AWS Glue should be the primary choice when:

The primary goal is data warehousing or big data analysis.
The workflow involves ETL processes for data migration.
There is a need for serverless simplicity to reduce operational overhead.
The data is primarily being moved into an S3 data lake or Amazon Redshift.
The data volume is large but does not require millisecond-level processing.

Apache Kafka should be the primary choice when:

The application requires real-time processing with extremely low latency.
The use case involves fraud detection, IoT telemetry, or live social media feeds.
The system must handle massive volumes of data in real-time.
The organization prefers an open-source ecosystem to avoid cloud vendor lock-in.
The workload consists of continuous streams rather than periodic batches.
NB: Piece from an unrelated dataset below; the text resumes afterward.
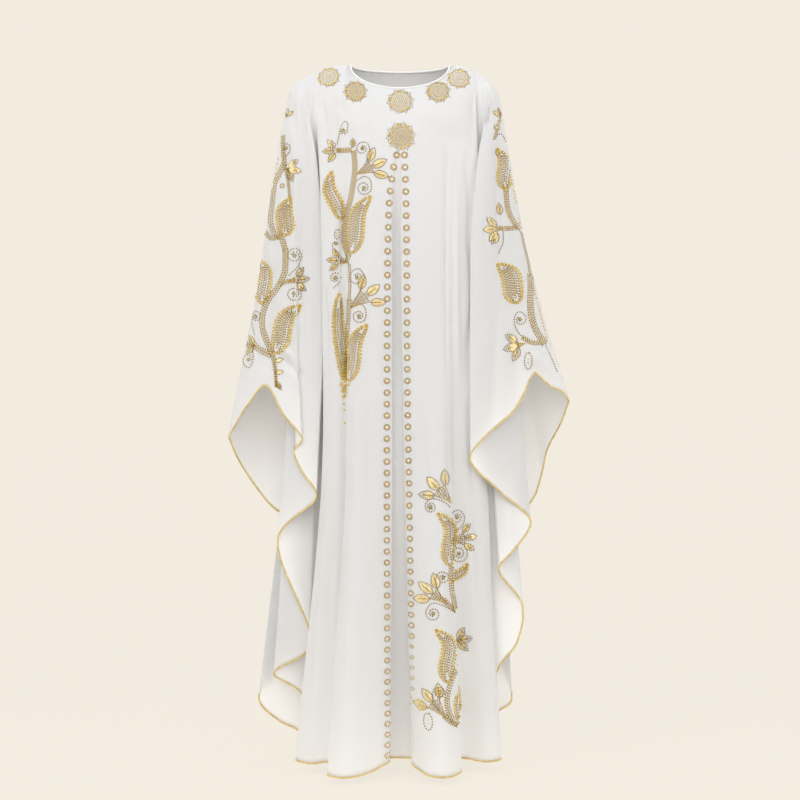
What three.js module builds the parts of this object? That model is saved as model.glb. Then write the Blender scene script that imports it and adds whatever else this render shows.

Conclusion: The Convergent Data Pipeline

The relationship between AWS Glue and Apache Kafka is not competitive, but symbiotic. While Kafka provides the "nervous system" of an organization—capturing and transporting events in real-time—AWS Glue provides the "digestive system," processing that raw information into a refined format suitable for long-term storage and analytical thought.

A sophisticated modern architecture typically employs both. Kafka serves as the high-speed ingestion layer, absorbing millions of events per second from disparate sources. AWS Glue then connects to these Kafka streams, utilizing Spark DataFrames and DynamicFrames to clean and structure the data before depositing it into a data lake. This hybrid approach allows a company to have the best of both worlds: the immediacy of real-time event processing and the depth of historical big data analytics.

By leveraging the serverless scalability of AWS Glue and the distributed throughput of Apache Kafka, enterprises can build data pipelines that are not only resilient and secure but also capable of evolving alongside their data growth. The transition from raw event to business insight is thus streamlined, reducing the time between an event occurring in the real world and the moment a data scientist can derive a conclusion from it.